[Data entries]
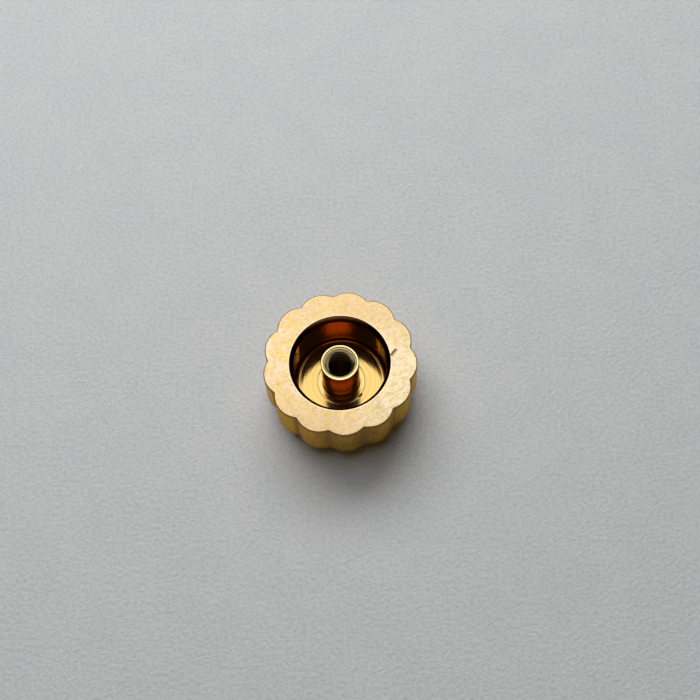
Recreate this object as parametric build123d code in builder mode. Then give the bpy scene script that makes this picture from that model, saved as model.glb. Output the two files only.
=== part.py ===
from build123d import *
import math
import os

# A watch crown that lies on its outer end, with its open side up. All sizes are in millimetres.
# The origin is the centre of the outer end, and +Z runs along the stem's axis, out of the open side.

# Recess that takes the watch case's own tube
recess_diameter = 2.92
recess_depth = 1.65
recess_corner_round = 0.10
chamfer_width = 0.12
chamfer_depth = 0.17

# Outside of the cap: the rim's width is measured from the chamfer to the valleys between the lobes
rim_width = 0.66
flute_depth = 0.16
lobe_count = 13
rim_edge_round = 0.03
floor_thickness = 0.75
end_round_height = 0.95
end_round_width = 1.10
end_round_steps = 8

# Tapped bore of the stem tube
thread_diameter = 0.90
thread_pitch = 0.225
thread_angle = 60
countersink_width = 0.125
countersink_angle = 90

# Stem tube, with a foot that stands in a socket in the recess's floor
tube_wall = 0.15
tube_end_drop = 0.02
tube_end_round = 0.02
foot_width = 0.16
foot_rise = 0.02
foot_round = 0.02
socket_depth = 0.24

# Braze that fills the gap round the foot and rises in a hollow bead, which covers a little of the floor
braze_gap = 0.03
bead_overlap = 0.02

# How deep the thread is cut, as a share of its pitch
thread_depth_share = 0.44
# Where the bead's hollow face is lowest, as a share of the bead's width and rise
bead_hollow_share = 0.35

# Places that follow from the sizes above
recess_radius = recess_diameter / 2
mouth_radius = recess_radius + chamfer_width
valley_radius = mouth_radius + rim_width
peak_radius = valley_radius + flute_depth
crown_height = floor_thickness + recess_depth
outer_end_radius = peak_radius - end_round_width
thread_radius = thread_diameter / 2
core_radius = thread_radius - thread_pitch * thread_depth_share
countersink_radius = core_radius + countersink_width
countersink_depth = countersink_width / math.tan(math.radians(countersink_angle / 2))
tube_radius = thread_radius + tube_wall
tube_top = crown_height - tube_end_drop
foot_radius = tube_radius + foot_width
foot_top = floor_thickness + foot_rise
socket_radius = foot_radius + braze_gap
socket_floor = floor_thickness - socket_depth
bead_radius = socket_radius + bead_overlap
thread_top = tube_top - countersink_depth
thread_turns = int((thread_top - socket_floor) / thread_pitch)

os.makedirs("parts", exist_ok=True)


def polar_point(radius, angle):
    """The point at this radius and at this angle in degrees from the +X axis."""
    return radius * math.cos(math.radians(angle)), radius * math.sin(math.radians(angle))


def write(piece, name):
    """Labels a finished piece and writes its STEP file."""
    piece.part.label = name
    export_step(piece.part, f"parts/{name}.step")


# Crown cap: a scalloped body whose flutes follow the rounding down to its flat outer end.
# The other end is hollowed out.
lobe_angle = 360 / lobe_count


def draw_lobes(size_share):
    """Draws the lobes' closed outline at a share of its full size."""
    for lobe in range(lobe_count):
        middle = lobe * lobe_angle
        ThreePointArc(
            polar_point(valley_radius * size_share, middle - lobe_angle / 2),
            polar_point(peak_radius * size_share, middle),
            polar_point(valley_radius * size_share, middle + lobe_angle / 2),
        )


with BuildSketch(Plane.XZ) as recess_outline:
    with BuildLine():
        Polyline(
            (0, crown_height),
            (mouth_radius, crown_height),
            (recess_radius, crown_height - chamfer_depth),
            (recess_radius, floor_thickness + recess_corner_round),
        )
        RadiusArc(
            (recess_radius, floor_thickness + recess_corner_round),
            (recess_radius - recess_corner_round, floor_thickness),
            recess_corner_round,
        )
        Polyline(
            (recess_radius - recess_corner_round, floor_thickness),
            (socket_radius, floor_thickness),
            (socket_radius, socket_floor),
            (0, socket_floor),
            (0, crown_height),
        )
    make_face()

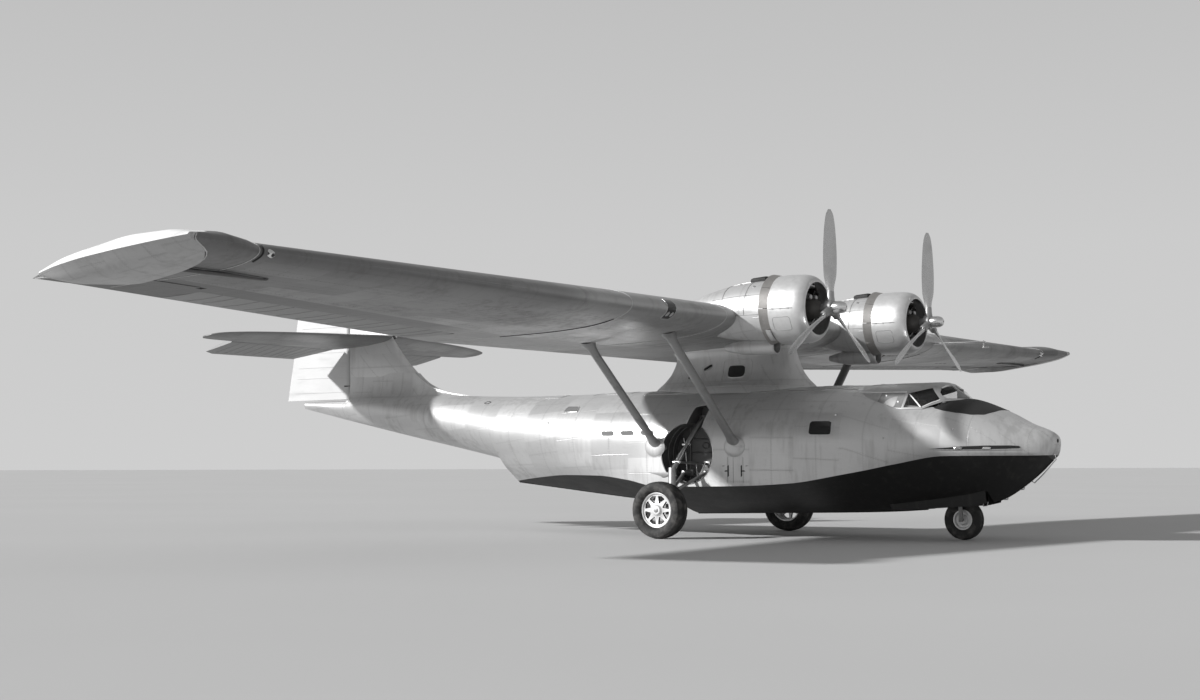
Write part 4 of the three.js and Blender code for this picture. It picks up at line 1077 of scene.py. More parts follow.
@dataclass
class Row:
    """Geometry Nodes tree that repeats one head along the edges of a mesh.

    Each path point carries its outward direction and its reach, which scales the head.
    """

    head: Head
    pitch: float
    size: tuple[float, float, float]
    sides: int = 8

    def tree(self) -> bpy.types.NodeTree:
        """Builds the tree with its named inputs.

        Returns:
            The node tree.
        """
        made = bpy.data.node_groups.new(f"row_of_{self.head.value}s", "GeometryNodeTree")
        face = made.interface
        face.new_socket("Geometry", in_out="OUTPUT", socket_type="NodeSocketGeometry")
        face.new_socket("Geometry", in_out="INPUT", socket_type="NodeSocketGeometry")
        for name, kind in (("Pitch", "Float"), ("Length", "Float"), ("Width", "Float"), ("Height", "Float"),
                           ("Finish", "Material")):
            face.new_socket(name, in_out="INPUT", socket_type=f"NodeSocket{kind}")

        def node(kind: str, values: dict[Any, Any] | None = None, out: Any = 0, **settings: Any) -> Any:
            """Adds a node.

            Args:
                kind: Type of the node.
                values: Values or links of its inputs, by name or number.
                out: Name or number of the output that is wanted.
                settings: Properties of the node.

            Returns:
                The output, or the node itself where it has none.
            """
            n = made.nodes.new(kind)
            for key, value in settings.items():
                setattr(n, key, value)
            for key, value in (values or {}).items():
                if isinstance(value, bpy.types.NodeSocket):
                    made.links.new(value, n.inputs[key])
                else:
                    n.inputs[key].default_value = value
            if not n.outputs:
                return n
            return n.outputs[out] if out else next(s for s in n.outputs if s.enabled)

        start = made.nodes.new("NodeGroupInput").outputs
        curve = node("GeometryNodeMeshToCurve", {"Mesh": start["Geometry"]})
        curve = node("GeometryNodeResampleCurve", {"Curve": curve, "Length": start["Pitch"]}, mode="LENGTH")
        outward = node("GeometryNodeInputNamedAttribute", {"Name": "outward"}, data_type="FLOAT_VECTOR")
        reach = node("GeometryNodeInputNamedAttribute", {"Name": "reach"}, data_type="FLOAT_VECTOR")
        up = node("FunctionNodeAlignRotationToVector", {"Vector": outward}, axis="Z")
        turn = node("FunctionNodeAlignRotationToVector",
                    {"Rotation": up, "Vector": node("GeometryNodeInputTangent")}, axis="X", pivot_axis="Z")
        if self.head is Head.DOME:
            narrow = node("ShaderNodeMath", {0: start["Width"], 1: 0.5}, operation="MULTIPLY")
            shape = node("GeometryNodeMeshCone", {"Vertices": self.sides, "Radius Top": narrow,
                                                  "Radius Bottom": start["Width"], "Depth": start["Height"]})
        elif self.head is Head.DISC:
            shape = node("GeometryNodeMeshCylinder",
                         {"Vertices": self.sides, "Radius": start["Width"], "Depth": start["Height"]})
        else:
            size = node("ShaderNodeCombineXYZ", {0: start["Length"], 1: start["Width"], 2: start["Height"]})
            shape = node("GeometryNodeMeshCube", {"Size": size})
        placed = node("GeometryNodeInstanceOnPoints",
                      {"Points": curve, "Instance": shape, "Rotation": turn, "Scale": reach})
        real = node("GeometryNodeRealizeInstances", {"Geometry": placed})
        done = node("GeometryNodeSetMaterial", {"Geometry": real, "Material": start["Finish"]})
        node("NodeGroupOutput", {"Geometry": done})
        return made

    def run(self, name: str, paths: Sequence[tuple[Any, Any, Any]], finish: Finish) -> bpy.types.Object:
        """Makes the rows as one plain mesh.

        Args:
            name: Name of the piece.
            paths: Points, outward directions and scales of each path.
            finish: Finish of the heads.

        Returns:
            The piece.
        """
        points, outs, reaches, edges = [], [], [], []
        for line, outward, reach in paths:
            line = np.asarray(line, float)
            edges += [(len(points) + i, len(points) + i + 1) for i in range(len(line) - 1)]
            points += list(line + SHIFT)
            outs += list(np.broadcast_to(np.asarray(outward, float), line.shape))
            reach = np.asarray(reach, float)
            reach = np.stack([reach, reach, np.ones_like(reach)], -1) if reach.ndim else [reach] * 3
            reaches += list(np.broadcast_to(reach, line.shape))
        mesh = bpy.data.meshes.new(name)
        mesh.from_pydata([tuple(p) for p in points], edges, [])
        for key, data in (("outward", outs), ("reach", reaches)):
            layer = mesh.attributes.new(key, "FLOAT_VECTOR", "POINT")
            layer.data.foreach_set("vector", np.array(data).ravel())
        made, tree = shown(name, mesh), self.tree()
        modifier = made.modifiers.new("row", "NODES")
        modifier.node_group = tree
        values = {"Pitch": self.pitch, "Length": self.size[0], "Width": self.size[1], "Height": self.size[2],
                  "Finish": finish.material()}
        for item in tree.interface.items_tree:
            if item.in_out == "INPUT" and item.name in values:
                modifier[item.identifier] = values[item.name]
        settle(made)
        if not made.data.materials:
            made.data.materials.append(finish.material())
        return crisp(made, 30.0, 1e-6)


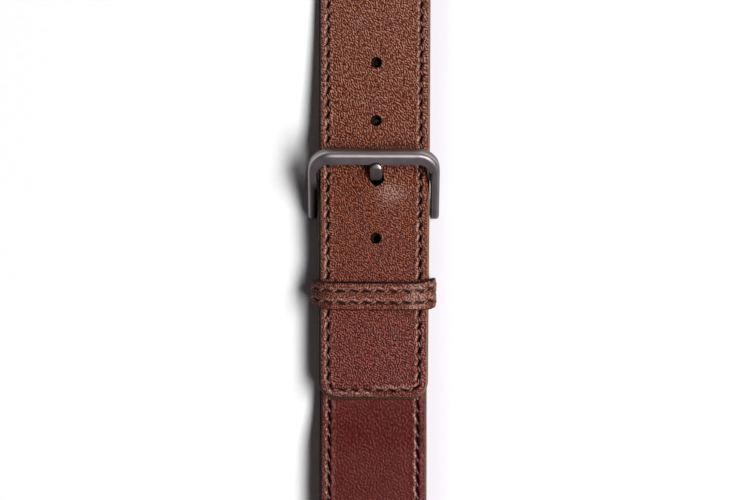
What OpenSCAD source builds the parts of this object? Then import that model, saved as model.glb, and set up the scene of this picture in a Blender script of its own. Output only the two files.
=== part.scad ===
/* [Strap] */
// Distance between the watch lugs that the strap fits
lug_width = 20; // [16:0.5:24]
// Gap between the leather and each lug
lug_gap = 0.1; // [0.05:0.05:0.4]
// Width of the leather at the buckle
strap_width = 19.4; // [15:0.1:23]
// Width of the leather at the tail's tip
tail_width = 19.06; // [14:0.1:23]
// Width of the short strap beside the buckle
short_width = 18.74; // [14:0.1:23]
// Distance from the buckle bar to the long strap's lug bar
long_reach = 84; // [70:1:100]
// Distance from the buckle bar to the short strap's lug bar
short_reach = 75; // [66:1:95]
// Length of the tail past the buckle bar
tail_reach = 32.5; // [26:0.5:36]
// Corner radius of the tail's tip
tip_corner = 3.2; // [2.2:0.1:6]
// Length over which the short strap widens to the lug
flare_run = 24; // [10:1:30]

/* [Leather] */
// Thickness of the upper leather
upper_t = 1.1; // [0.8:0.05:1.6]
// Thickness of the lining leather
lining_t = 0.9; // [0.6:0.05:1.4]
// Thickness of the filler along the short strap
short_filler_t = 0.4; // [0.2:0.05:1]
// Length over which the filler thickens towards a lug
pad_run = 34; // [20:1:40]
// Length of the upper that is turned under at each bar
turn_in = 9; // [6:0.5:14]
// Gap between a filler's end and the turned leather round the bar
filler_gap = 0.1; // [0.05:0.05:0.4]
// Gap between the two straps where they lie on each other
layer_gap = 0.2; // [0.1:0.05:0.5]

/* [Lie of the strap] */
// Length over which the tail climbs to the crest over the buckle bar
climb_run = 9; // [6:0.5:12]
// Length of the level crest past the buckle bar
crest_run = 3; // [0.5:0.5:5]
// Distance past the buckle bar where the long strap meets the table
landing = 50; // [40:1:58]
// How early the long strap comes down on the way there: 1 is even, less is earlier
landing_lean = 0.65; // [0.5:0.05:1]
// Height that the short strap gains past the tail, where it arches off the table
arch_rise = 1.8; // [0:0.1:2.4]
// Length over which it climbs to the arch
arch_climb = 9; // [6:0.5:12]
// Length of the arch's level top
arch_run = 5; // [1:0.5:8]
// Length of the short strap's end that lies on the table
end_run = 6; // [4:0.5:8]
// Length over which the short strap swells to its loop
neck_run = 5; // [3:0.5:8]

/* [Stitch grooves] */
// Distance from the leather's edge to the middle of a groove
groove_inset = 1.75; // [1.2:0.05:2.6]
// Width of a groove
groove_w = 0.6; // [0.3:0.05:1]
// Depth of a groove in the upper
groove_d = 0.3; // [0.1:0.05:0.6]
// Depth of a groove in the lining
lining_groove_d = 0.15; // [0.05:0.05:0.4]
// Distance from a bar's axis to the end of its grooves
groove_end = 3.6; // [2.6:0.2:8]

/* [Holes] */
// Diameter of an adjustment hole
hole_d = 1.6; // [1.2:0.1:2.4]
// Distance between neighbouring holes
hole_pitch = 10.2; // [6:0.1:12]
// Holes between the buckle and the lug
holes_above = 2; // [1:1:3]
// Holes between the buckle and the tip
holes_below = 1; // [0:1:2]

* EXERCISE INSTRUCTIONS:
Reprint the data above from the opening line to the line holding "chamfer_depth = 0.17", inclusive, and nothing else.

* ANSWER FOR THE TASK:
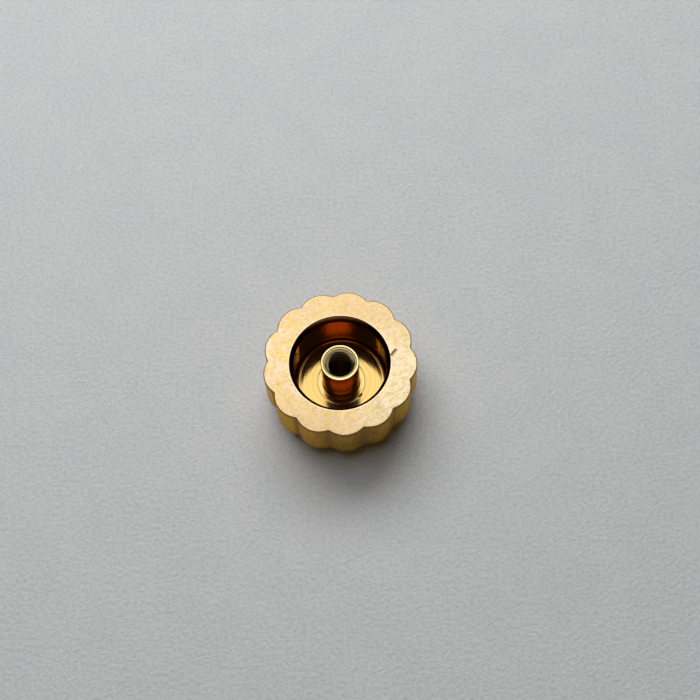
Recreate this object as parametric build123d code in builder mode. Then give the bpy scene script that makes this picture from that model, saved as model.glb. Output the two files only.
=== part.py ===
from build123d import *
import math
import os

# A watch crown that lies on its outer end, with its open side up. All sizes are in millimetres.
# The origin is the centre of the outer end, and +Z runs along the stem's axis, out of the open side.

# Recess that takes the watch case's own tube
recess_diameter = 2.92
recess_depth = 1.65
recess_corner_round = 0.10
chamfer_width = 0.12
chamfer_depth = 0.17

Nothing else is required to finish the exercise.